### Data block ###

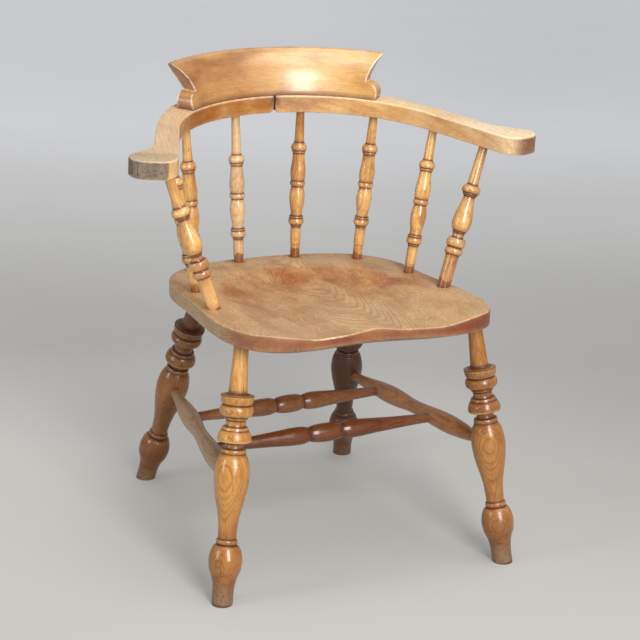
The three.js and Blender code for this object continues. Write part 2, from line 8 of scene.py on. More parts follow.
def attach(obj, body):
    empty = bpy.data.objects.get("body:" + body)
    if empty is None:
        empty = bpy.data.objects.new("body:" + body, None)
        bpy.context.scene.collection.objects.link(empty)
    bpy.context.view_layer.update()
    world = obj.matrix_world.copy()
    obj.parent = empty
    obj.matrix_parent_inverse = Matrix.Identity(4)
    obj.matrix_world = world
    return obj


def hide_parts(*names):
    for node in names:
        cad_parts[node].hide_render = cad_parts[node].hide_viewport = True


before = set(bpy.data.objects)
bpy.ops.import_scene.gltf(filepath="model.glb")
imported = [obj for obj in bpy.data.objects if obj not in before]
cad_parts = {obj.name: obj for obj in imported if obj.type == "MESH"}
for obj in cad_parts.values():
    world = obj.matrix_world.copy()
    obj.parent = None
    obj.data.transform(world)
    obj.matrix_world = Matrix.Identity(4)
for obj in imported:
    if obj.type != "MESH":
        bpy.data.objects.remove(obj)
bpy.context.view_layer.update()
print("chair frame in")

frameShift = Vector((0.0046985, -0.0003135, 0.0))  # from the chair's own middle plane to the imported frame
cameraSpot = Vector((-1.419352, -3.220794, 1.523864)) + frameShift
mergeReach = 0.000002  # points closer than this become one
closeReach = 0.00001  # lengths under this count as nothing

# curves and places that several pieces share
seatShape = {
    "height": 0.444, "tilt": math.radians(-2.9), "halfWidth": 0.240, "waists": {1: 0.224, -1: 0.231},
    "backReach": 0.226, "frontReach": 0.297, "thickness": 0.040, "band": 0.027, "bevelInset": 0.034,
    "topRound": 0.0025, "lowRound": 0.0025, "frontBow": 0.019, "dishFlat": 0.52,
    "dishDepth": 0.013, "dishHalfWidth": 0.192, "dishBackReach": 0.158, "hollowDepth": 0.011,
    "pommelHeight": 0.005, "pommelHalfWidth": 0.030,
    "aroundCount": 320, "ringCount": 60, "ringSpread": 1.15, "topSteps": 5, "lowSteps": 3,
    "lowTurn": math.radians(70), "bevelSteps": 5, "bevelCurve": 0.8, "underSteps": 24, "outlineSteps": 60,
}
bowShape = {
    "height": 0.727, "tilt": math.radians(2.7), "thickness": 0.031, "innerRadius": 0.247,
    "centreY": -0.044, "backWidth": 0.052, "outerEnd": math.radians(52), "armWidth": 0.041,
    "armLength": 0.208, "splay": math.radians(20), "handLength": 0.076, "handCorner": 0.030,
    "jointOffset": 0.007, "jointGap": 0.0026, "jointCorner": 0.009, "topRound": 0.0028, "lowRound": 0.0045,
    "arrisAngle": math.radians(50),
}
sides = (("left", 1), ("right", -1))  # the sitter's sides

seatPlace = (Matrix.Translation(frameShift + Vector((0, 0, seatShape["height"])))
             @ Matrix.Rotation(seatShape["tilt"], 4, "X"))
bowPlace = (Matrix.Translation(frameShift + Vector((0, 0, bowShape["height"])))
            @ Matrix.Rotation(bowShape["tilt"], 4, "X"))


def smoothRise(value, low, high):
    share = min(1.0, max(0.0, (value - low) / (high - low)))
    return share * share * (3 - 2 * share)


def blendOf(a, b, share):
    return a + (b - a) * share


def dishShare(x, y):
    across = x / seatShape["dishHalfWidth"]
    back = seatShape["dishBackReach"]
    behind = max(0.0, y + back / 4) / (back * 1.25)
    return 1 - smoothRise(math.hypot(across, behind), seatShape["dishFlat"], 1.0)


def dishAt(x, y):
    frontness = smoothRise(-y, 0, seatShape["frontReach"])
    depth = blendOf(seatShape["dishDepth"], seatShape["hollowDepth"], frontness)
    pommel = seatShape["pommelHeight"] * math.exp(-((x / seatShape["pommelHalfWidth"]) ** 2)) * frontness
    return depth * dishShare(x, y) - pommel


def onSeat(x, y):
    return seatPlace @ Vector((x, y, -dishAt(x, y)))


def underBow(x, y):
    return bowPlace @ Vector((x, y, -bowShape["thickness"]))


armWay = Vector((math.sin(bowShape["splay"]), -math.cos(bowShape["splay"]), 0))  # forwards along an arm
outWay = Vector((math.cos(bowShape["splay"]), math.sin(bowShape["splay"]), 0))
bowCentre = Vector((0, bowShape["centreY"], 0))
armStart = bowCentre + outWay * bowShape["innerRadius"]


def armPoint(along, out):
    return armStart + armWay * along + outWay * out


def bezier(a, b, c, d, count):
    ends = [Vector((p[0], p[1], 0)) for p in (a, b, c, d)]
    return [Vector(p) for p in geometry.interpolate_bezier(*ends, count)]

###

Return nothing but the lines from the first line of the listing through the line with "bpy.context.scene.collection.objects.link(empty)", please, keeping every one of them unchanged.

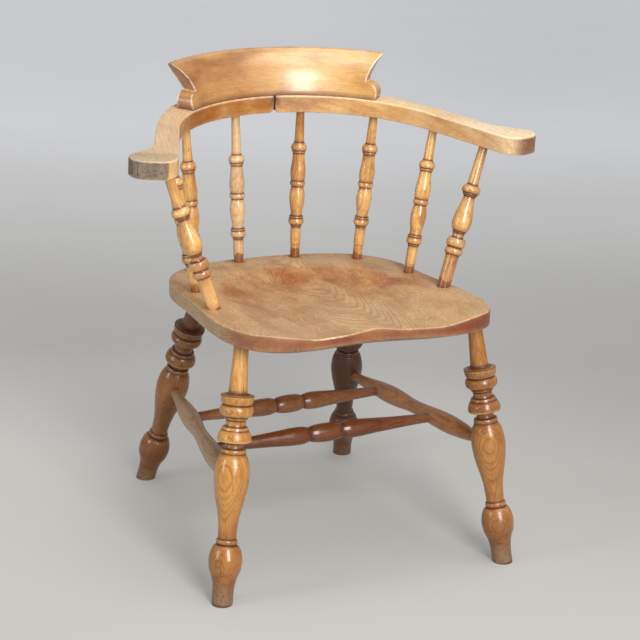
The three.js and Blender code for this object continues. Write part 2, from line 8 of scene.py on. More parts follow.
def attach(obj, body):
    empty = bpy.data.objects.get("body:" + body)
    if empty is None:
        empty = bpy.data.objects.new("body:" + body, None)
        bpy.context.scene.collection.objects.link(empty)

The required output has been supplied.